▸ **What this task involves**
Below this line is the material. Write out only its lines from the one containing "Reconstruct the object" through the one containing "and cord lashings.", both kept, exactly.

▸ **Task material**
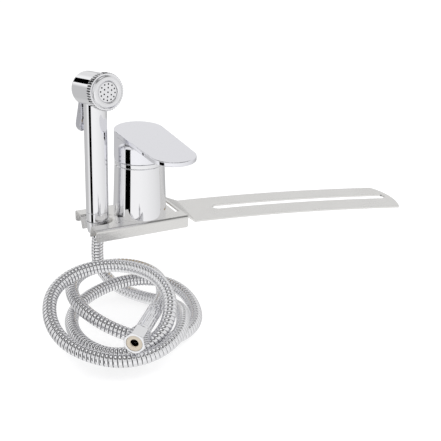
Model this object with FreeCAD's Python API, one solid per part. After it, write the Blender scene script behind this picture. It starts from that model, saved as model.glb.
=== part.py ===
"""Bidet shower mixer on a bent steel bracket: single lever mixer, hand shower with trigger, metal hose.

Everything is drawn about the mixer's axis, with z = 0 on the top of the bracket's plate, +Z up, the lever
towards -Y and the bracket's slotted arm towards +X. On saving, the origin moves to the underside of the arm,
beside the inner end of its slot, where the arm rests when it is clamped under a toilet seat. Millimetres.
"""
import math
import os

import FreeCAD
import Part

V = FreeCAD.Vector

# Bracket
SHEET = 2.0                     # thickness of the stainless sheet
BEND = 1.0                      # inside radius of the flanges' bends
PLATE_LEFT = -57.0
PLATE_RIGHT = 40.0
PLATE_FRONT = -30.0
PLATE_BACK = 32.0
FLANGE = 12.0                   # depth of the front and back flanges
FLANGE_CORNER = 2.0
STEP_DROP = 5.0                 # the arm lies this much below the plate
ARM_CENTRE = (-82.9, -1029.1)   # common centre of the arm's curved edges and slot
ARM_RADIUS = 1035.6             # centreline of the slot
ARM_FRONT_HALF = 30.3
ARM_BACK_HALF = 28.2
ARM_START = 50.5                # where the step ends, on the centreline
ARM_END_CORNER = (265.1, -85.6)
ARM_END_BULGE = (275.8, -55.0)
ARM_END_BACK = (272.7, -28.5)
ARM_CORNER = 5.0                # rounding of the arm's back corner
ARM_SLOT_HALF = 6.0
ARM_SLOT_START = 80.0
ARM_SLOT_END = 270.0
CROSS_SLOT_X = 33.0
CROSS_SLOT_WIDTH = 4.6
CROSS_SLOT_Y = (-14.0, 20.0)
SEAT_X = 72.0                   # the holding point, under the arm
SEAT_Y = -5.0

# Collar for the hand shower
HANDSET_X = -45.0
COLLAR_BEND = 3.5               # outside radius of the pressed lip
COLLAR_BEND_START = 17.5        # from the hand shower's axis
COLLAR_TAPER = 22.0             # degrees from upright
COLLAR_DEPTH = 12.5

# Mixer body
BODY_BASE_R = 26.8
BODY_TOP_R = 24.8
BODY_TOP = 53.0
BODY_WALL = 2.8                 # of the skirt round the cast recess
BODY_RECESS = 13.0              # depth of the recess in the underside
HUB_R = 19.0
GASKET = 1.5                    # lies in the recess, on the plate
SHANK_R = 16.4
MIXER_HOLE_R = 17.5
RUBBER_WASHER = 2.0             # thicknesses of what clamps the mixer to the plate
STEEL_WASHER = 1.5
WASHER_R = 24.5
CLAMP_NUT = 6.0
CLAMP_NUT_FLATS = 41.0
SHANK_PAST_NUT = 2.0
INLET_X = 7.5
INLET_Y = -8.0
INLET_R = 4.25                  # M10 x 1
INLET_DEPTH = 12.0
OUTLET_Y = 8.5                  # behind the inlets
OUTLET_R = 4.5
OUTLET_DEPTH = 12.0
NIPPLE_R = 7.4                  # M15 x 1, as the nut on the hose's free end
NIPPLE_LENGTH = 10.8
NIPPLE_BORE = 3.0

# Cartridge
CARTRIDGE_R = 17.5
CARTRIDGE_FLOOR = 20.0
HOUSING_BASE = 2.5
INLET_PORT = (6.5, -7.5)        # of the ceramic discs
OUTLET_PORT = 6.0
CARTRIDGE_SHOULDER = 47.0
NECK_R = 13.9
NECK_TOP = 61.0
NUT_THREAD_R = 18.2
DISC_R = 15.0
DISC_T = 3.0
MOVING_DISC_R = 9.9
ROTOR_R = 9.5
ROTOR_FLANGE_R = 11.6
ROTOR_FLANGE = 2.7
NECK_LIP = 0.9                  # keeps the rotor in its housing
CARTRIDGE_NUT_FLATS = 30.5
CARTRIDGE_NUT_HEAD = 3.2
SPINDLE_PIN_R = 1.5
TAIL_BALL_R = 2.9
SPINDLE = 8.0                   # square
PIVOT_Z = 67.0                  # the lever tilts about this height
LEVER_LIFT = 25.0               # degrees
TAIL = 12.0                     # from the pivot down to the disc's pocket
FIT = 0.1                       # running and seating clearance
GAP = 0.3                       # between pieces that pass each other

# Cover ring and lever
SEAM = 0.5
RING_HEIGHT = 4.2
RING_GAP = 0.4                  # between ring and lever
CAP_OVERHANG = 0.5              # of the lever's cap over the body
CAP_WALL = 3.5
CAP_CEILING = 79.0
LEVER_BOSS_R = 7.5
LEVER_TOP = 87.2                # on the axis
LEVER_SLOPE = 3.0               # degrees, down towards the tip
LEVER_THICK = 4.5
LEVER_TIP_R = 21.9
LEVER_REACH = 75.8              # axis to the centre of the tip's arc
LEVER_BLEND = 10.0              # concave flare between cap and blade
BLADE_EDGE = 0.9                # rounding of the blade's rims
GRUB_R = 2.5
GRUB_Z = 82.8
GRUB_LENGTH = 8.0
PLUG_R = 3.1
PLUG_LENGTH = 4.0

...

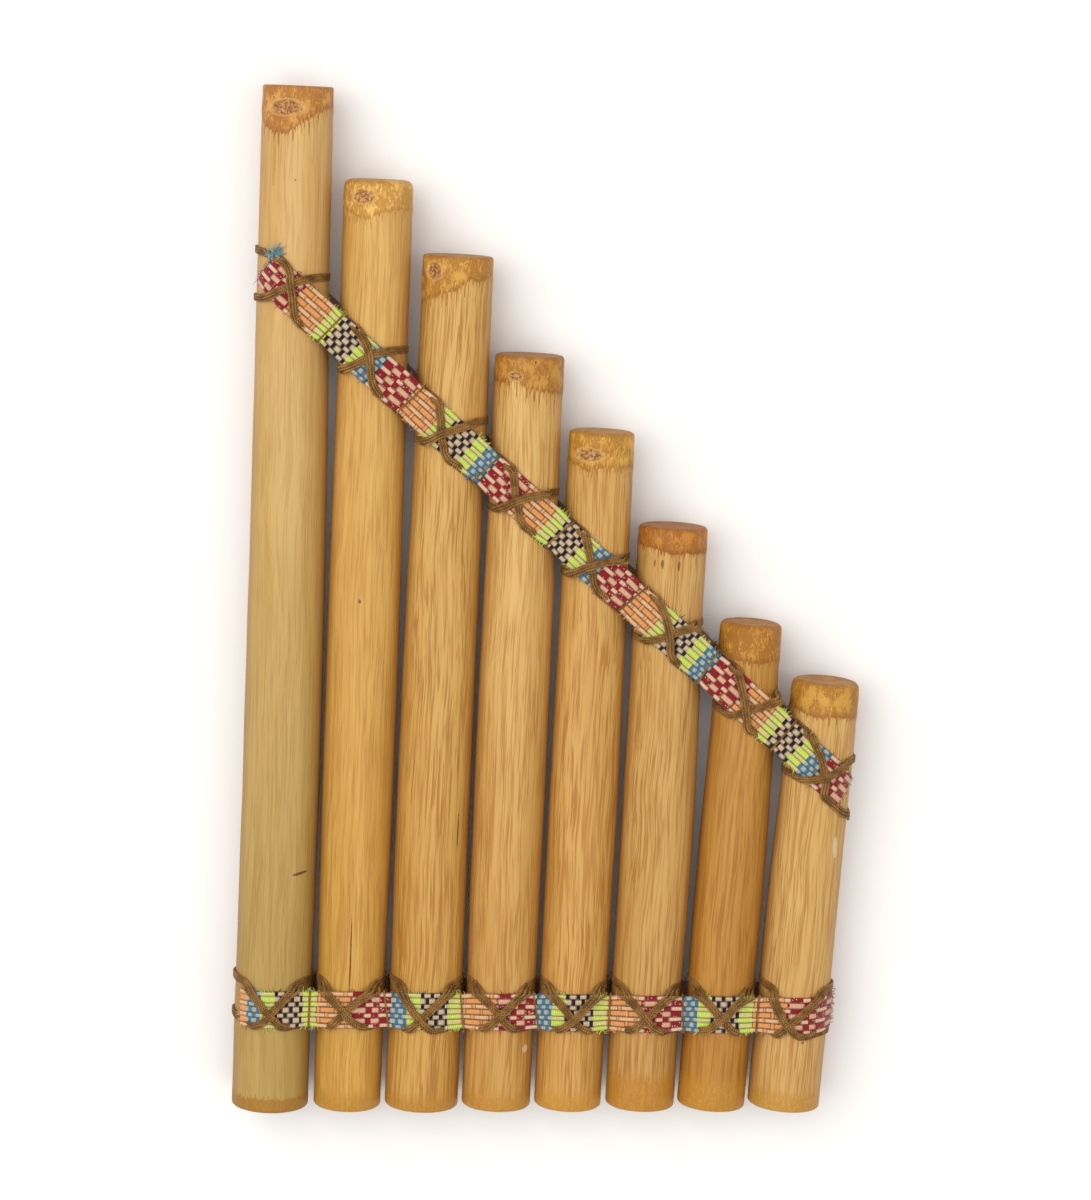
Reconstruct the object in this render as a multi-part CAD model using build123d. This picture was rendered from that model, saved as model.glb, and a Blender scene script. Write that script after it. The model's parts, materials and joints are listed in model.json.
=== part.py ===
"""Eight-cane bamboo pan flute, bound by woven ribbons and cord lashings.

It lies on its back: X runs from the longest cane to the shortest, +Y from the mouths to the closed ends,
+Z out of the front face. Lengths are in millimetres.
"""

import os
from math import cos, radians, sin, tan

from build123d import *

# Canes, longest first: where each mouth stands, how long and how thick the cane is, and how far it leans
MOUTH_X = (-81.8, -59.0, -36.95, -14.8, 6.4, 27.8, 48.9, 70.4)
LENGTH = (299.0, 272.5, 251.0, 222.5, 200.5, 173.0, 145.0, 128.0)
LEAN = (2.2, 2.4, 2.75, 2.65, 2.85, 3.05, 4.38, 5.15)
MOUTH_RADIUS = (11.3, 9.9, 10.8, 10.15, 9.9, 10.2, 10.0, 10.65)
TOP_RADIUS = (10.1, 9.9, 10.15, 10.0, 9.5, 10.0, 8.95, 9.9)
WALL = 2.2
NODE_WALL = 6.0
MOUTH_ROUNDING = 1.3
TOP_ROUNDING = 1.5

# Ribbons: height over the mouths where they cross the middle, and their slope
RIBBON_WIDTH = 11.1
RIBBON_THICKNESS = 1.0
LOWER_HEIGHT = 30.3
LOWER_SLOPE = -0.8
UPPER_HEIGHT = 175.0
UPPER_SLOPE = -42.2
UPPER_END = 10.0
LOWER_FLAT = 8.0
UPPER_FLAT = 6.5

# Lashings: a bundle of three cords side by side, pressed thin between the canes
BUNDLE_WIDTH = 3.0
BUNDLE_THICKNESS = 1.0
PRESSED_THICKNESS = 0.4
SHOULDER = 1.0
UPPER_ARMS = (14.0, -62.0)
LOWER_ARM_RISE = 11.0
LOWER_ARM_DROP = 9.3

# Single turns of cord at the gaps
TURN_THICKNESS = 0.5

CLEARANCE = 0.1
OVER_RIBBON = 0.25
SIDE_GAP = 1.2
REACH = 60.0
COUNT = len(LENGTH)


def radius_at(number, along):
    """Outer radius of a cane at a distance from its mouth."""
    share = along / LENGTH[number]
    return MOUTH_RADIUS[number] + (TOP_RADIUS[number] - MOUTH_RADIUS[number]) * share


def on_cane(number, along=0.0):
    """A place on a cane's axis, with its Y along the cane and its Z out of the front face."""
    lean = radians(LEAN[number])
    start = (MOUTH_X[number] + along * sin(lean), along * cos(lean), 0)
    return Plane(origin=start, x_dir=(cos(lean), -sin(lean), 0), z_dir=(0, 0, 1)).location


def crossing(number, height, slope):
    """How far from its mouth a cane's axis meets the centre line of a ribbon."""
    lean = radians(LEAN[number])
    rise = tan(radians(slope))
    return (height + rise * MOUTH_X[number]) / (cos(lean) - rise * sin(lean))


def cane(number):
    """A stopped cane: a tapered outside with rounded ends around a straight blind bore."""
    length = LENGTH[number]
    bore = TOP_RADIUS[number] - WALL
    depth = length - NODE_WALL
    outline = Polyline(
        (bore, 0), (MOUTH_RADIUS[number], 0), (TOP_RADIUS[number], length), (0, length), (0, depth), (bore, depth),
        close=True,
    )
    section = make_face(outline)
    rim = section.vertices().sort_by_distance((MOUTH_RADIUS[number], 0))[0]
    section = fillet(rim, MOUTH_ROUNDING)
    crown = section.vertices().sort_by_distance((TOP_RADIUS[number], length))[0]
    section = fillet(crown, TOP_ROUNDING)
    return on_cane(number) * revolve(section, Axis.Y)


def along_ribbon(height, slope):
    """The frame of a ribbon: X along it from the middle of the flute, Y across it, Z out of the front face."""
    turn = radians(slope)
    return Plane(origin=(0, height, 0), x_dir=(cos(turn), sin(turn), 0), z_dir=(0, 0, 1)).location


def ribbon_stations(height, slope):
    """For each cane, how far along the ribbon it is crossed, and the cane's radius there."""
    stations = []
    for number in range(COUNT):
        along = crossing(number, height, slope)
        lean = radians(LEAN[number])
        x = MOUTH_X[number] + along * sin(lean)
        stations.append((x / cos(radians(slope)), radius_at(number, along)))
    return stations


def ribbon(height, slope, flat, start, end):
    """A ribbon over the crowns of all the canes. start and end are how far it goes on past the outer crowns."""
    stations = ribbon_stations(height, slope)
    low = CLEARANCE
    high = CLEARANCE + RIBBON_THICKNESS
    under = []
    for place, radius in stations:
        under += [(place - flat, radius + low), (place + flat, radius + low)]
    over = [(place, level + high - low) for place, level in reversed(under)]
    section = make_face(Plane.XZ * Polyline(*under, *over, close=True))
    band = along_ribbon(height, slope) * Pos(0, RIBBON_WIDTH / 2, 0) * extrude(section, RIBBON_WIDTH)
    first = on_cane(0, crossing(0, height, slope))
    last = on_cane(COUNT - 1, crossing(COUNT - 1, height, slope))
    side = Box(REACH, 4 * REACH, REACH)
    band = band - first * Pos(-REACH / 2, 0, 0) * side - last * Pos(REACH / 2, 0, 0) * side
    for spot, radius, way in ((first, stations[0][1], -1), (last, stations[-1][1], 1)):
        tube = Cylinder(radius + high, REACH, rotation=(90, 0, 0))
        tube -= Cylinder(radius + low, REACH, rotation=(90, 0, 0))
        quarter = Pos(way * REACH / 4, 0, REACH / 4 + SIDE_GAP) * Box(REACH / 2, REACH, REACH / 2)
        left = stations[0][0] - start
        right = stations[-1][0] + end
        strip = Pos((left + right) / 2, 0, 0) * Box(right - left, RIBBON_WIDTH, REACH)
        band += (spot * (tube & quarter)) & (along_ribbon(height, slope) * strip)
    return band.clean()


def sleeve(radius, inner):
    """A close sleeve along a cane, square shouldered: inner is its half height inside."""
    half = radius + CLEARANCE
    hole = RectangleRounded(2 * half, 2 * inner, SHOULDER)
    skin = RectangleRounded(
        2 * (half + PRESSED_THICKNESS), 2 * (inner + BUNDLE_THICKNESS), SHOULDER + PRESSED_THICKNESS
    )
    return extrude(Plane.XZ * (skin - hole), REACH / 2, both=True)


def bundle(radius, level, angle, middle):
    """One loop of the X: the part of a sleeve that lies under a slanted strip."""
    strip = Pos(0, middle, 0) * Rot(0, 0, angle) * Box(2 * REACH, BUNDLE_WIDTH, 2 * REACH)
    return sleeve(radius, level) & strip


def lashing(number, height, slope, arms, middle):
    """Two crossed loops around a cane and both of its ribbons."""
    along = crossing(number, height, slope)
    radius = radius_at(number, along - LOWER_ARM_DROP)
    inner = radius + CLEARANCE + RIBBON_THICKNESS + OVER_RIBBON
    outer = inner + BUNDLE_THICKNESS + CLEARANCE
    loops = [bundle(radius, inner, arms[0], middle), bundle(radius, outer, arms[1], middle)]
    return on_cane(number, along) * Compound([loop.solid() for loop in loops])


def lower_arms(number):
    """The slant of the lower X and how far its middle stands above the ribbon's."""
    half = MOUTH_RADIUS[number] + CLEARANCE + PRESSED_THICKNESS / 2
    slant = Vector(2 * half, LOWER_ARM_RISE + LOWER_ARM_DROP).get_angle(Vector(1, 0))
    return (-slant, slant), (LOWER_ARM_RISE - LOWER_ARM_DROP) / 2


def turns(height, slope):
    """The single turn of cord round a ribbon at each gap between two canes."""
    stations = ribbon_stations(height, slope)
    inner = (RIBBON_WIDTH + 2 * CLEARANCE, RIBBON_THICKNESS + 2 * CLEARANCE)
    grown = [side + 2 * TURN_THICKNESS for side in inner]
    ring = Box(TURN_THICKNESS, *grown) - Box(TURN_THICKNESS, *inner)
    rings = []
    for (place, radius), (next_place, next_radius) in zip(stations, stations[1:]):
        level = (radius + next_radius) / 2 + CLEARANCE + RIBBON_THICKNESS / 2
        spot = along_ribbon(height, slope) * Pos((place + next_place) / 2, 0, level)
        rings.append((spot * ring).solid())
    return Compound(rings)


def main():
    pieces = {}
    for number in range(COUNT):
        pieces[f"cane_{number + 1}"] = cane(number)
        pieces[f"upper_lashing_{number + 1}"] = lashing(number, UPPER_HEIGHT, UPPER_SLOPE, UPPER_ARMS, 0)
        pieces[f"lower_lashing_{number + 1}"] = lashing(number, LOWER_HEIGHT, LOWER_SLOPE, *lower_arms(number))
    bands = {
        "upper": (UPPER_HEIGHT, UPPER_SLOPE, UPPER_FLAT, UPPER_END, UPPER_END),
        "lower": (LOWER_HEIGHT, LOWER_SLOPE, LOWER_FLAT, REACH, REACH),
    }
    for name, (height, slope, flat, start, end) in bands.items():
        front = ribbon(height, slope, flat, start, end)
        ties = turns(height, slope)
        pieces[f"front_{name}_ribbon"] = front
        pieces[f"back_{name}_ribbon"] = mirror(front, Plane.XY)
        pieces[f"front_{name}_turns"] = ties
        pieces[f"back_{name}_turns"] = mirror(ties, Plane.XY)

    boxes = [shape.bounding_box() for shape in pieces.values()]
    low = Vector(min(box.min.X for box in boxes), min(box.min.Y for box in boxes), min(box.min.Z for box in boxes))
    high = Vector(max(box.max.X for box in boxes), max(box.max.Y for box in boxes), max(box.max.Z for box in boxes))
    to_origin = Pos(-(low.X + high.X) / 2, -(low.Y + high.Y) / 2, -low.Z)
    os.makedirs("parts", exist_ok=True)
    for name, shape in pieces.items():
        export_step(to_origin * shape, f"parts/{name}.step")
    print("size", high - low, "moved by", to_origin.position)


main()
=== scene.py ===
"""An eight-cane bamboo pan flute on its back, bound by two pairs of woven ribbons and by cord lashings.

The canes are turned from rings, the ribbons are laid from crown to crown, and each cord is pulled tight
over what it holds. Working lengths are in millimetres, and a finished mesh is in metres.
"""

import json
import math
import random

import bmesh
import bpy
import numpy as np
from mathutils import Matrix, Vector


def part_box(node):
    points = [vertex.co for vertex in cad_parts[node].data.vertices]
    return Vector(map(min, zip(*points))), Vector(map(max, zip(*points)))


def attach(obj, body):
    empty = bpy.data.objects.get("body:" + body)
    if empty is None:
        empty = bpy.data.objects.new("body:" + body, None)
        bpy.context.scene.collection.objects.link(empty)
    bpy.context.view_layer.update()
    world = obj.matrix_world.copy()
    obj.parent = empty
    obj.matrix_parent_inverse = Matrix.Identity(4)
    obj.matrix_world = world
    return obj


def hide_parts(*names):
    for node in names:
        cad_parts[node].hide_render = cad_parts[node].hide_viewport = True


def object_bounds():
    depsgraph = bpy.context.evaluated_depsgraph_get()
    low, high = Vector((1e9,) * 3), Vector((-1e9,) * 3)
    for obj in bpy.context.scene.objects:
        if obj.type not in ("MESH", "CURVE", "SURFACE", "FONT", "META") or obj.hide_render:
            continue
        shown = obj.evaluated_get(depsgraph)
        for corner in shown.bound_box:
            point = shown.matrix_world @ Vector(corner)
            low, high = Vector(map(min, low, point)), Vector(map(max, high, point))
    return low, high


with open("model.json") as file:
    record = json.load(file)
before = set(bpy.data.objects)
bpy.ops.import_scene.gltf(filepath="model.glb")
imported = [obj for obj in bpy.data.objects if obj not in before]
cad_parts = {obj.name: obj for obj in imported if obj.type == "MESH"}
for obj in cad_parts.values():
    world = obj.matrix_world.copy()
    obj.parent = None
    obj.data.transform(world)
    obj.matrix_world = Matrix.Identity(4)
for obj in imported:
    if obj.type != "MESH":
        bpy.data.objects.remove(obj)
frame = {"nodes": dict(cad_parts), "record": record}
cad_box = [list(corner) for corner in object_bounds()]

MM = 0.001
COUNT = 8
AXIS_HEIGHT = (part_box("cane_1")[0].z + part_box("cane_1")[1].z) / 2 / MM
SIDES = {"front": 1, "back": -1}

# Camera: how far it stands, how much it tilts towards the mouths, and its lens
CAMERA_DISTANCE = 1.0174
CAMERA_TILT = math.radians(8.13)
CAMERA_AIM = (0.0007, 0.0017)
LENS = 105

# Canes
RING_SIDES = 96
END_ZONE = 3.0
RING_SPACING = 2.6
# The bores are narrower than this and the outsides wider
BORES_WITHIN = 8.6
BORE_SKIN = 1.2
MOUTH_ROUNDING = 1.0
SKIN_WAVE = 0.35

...

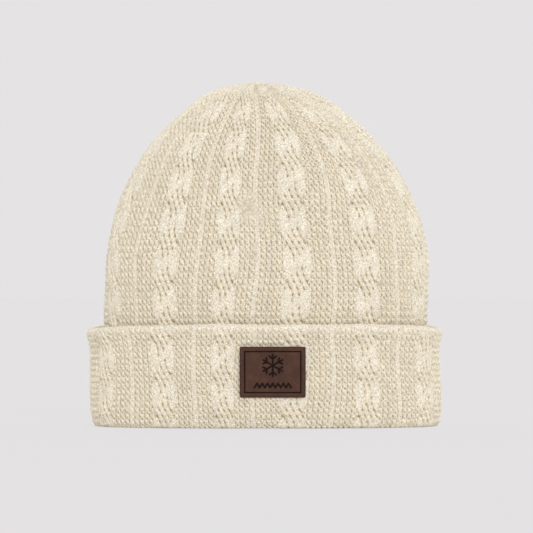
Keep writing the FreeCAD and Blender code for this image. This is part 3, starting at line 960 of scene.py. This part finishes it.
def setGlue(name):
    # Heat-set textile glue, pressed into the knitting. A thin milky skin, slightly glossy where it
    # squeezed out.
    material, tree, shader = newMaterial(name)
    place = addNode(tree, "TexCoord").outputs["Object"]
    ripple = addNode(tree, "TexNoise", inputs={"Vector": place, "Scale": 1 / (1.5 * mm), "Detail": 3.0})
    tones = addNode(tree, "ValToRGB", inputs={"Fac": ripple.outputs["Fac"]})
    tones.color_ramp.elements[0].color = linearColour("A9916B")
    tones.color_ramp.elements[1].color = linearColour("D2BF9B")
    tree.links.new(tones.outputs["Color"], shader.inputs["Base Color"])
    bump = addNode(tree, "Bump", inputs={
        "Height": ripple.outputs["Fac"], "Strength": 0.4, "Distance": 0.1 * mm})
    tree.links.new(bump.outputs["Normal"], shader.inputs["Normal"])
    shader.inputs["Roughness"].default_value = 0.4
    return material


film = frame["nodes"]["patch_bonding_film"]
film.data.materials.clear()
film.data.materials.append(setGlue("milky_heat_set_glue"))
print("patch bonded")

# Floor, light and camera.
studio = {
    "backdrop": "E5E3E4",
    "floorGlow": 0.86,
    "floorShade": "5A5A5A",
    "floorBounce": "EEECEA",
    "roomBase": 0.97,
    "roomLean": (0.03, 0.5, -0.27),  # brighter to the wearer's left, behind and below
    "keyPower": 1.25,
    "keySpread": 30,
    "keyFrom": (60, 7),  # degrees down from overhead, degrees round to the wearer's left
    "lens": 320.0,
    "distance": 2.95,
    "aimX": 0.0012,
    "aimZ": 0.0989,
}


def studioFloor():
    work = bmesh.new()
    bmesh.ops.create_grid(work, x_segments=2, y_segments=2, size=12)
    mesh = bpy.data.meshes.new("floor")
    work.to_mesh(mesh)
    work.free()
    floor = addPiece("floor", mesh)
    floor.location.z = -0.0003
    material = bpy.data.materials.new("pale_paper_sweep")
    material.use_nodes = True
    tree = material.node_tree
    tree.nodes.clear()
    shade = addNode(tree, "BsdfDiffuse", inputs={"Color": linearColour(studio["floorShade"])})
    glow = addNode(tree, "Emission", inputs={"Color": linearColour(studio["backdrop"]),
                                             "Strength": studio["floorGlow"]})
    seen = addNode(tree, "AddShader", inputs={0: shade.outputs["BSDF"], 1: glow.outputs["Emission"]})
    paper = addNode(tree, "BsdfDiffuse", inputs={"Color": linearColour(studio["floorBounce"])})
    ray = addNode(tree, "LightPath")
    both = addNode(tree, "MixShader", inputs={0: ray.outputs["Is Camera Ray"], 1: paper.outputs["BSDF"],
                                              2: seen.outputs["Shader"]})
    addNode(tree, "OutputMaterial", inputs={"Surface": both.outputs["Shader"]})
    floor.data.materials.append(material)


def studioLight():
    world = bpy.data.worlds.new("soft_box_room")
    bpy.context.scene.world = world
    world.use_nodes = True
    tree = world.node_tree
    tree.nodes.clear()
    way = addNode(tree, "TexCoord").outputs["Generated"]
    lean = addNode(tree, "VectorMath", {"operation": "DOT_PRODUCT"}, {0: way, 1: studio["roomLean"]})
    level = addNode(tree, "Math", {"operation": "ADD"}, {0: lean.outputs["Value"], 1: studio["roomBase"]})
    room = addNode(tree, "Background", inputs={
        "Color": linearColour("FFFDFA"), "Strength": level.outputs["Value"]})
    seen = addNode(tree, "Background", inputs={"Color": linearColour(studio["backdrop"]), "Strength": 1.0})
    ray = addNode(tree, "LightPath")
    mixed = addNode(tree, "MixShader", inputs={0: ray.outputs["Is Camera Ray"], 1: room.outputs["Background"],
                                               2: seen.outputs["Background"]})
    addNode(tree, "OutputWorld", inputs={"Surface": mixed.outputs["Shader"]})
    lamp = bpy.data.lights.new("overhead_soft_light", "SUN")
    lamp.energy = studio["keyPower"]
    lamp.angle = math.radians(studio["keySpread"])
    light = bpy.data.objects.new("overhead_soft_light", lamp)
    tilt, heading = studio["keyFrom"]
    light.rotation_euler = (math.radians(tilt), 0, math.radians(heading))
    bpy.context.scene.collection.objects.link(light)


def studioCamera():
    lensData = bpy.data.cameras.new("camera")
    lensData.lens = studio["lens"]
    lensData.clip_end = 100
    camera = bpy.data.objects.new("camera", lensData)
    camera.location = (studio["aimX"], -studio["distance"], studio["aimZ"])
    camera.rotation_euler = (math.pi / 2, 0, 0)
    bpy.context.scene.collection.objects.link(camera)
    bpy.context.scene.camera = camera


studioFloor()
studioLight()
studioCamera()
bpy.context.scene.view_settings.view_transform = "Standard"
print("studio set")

▸ **Task answer**
Reconstruct the object in this render as a multi-part CAD model using build123d. This picture was rendered from that model, saved as model.glb, and a Blender scene script. Write that script after it. The model's parts, materials and joints are listed in model.json.
=== part.py ===
"""Eight-cane bamboo pan flute, bound by woven ribbons and cord lashings.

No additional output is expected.